An abstract comes at the very beginning of your paper. It is usually required for scientific or mathematical papers that have involved the accumulation of data or facts based upon scientific experiments or formulas. Sometimes, however, it is required for papers written on historical or other subjects. An abstract is simply a short, succinct summary of your paper. It is no more than a paragraph in length and should be written after you have completed your entire paper even though it comes at the beginning of your work. In essence, you can think of an abstract as the blurb or commentary that you see on the back of a book cover. While these blurbs are usually written on the back of books so that readers will buy them, essentially, they function as abstracts. An abstract tells the reader before he or she begins to read your paper exactly what your paper will be about. Unlike the summary on the back of a book, you do not have to sell your paper or necessarily entice your readers. You simply need to provide them with a quick, straightforward account of your paper. An abstract that might appear before a paper written about President Kennedy's last days in the White House might look like this:

Example:

ABSTRACT

This paper examines President Kennedy's final ten months in the White House before his assassination. It places particular emphasis on the security policies and procedures of his White House staff and questions whether any specific, additional measures could have been taken to avoid his fatal trip to Dallas. Using primary source material such as speeches from Kennedy himself, official government documentation taken from the agencies of the CIA and FBI, and excerpts from interviews of key White House officials, this paper questions whether alternative security measures could have been in place. It concludes, however, that any additional procedures would not have altered historical events and that Lee Harvey Oswald was not detected as a threat to national security until it was too late.

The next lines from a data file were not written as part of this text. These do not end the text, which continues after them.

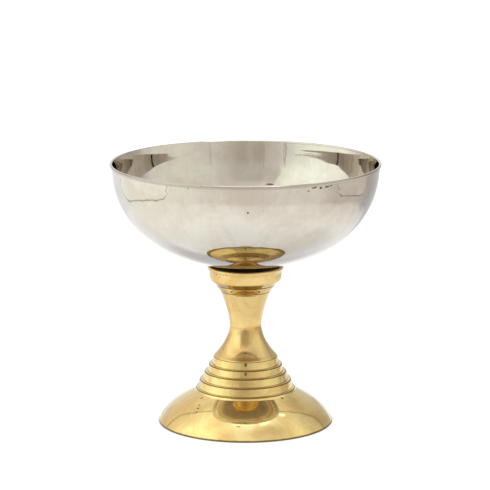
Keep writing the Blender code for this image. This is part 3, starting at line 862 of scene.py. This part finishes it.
floor_mesh = bpy.data.meshes.new("floor")
floor_mesh.from_pydata([(-6, -6, -0.0001), (6, -6, -0.0001), (6, 6, -0.0001), (-6, 6, -0.0001)], [], [(0, 1, 2, 3)])
floor = bpy.data.objects.new("floor", floor_mesh)
scene.collection.objects.link(floor)
fm = bpy.data.materials.new("floor_paper")
fm.use_nodes = True
g = Graph(fm.node_tree)
for n in list(g.nodes):
    g.nodes.remove(n)
pos = g.nodes.new("ShaderNodeTexCoord").outputs["Object"]
fx, fy, fz = g.split(pos)
rho = g.math("SQRT", g.add(g.mul(fx, fx), g.mul(fy, fy)))
wave = g.sub(g.noise(pos, 9.0, 3.0, 0.55), 0.5)
way = compass(g, fx, fy)
# the floor as the mirrors see it: a painted light map, brighter and darker by direction and distance, which the
# floor also glows with
near = g.ramp(way, around([(-180, c_(.85, COOL)), (-150, c_(.82, COOL)), (-127, (.90, .90, .98)), (-100, (1.34, 1.38, 1.42)),
                           (-60, (1.30, 1.34, 1.33)), (0, (1.19, 1.21, 1.23)), (60, (1.18, 1.19, 1.18)), (100, (1.12, 1.15, 1.19)),
                           (127, (1.10, 1.15, 1.22)), (150, c_(.92, COOL)), (179, c_(.85, COOL))]))
far = g.ramp(way, around([(-180, c_(1.18, COOL)), (-150, c_(1.0, COOL)), (-127, (1.15, 1.21, 1.24)), (-100, (1.30, 1.35, 1.30)),
                          (-80, (1.30, 1.34, 1.26)), (-54, (1.18, 1.19, 1.12)), (-28, (1.11, 1.10, 1.05)), (0, (1.02, .985, .95)),
                          (28, (1.05, 1.03, 1.0)), (54, (1.07, 1.06, 1.03)), (80, (.81, .77, .72)), (104, (.76, .71, .68)),
                          (130, (.60, .58, .60)), (152, (.64, .63, .68)), (179, c_(1.15, COOL))]))
spread = g.add(rho, g.mul(wave, 0.10))
painted_light_map = g.mix(g.smooth(spread, 0.13, 0.30), near, far)
# a painted bright ring round the stand
painted_light_map = g.mix(g.mul(g.band(spread, 0.22, 0.05, 0.07), 0.4), painted_light_map, (1.45 / SKY, 1.46 / SKY, 1.42 / SKY))


def panel(centre, width, nearest, rise):
    """Distance beyond the foot of a side wall of the tent, which curves away at its ends."""
    w = g.mul(g.math("ABSOLUTE", g.sub(way, (180 + centre) / 360)), 360 / width)
    w4 = g.mul(g.mul(w, w), g.mul(w, w))
    return g.sub(spread, g.add(g.mul(g.mul(w4, w4), rise), nearest))


# painted light of the tent's side walls on the floor, bright on the left and dim on the right, each with a painted
# dark seam at its foot
for centre, width, nearest, rise, tone in ((-97, 31, 0.340, 0.12, (1.30, 1.35, 1.25)), (100, 21, 0.40, 0.10, (.84, .80, .75))):
    d = panel(centre, width, nearest, rise)
    inside = g.smooth(d, -0.004, 0.012)
    painted_light_map = g.mix(g.mul(inside, 0.8), painted_light_map, tuple(q / SKY for q in tone))
    painted_light_map = g.mix(g.mul(g.band(d, 0.0, 0.004, 0.010), 0.62), painted_light_map, (0.16, 0.12, 0.09))
path = g.nodes.new("ShaderNodeLightPath")
again = g.math("GREATER_THAN", path.outputs["Ray Depth"], 1.5)        # seen by way of two mirrors
# painted shadow of the stand on the floor near it and painted extra light far out, only in rays that came by two
# mirrors
painted_shade_and_light = g.sub(1.0, g.mul(again, g.smooth(rho, 0.13, 0.30, 0.60, 0.14)))
painted_shade_and_light = g.add(painted_shade_and_light, g.mul(again, g.smooth(rho, 0.8, 1.2, 0.0, 0.50)))
shade = g.nodes.new("ShaderNodeVectorMath")
shade.operation = "SCALE"
g.put(shade.inputs[0], painted_light_map)
g.put(shade.inputs["Scale"], painted_shade_and_light)
# painted warm bounce light on the near floor, in the same rays
painted_warm_bounce = g.nodes.new("ShaderNodeVectorMath")
painted_warm_bounce.operation = "MULTIPLY"
g.put(painted_warm_bounce.inputs[0], shade.outputs[0])
g.put(painted_warm_bounce.inputs[1], g.mix(g.mul(again, g.smooth(rho, 0.3, 0.8, 1.0, 0.0)), (1.0, 1.0, 1.0), (1.04, 0.90, 0.80)))
painted_light_map = painted_warm_bounce.outputs[0]
lit = g.nodes.new("ShaderNodeVectorMath")
lit.operation = "SCALE"
g.put(lit.inputs[0], painted_light_map)
lit.inputs["Scale"].default_value = SKY
matte = g.nodes.new("ShaderNodeVectorMath")
matte.operation = "SCALE"
g.put(matte.inputs[0], painted_light_map)
matte.inputs["Scale"].default_value = SKY * 0.50
bounce = g.nodes.new("ShaderNodeBsdfDiffuse")
g.put(bounce.inputs["Color"], matte.outputs[0])
self_lit = g.nodes.new("ShaderNodeEmission")
g.put(self_lit.inputs["Color"], lit.outputs[0])
self_lit.inputs["Strength"].default_value = 0.42
seen = g.nodes.new("ShaderNodeAddShader")
g.links.new(bounce.outputs[0], seen.inputs[0])
g.links.new(self_lit.outputs[0], seen.inputs[1])
glow = g.nodes.new("ShaderNodeEmission")
glow.inputs["Color"].default_value = (1, 1, 1, 1)
glow.inputs["Strength"].default_value = 0.74
soft = g.nodes.new("ShaderNodeBsdfDiffuse")
soft.inputs["Color"].default_value = (0.32, 0.32, 0.32, 1)
both = g.nodes.new("ShaderNodeAddShader")
g.links.new(glow.outputs[0], both.inputs[0])
g.links.new(soft.outputs[0], both.inputs[1])
pick = g.nodes.new("ShaderNodeMixShader")
path = g.nodes.new("ShaderNodeLightPath")
g.links.new(path.outputs["Is Camera Ray"], pick.inputs[0])
g.links.new(seen.outputs[0], pick.inputs[1])
g.links.new(both.outputs[0], pick.inputs[2])
out = g.nodes.new("ShaderNodeOutputMaterial")
g.links.new(pick.outputs[0], out.inputs[0])
floor_mesh.materials.append(fm)

cam_data = bpy.data.cameras.new("camera")
cam = bpy.data.objects.new("camera", cam_data)
scene.collection.objects.link(cam)
cam_data.sensor_width = 36.0
cam_data.lens = 2749.55 / 490.0 * 36.0
cam_data.clip_end = 60.0
cam.location = (0.0, -1.49395, 0.40730)
cam.rotation_euler = (math.radians(90.0 - 11.620768), 0.0, 0.0)
cam_data.shift_x = -(245.486 - 245.0) / 490.0
scene.camera = cam
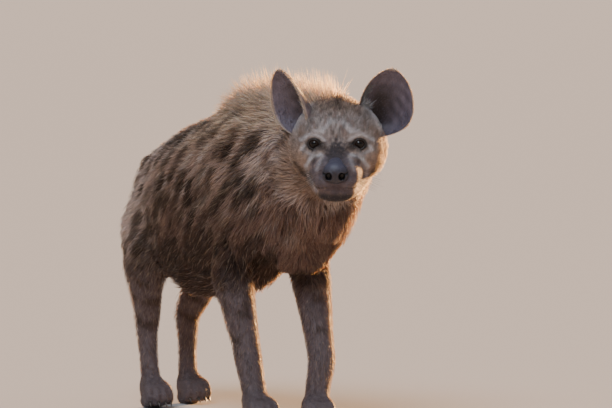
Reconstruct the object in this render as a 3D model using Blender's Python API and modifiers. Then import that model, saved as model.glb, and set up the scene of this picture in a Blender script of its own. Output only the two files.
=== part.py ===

Thus, by writing and providing your reader with an abstract, he or she knows exactly what your paper will discuss, how you plan to validate your discussion or argument, and ultimately, the conclusions that you have drawn. All the information in your paper has now been condensed and distilled into one succinct statement that summarizes the bulk of your work.

Summary

Although annotated bibliographies, historiographies, and abstracts are not always requested, they are extremely helpful tools and important elements for a writer, an instructor, and above all, a reader. Annotated bibliographies provide a truthful listing of your sources by detailing whether they are helpful and why. A historiography, on the other hand, does not examine each book individually but instead, looks at a body of work and assesses how many books examine and interpret a particular topic or issue. This allows your reader to be aware of particular trends and interpretations that were popular during different eras. Finally, an abstract provides a succinct and precise summary of your entire paper at the beginning so that a reader knows exactly what you plan to discuss and the conclusions that you have drawn from all your research. Written professionally and thoroughly, they function as extremely helpful tools and valuable resources for your reader.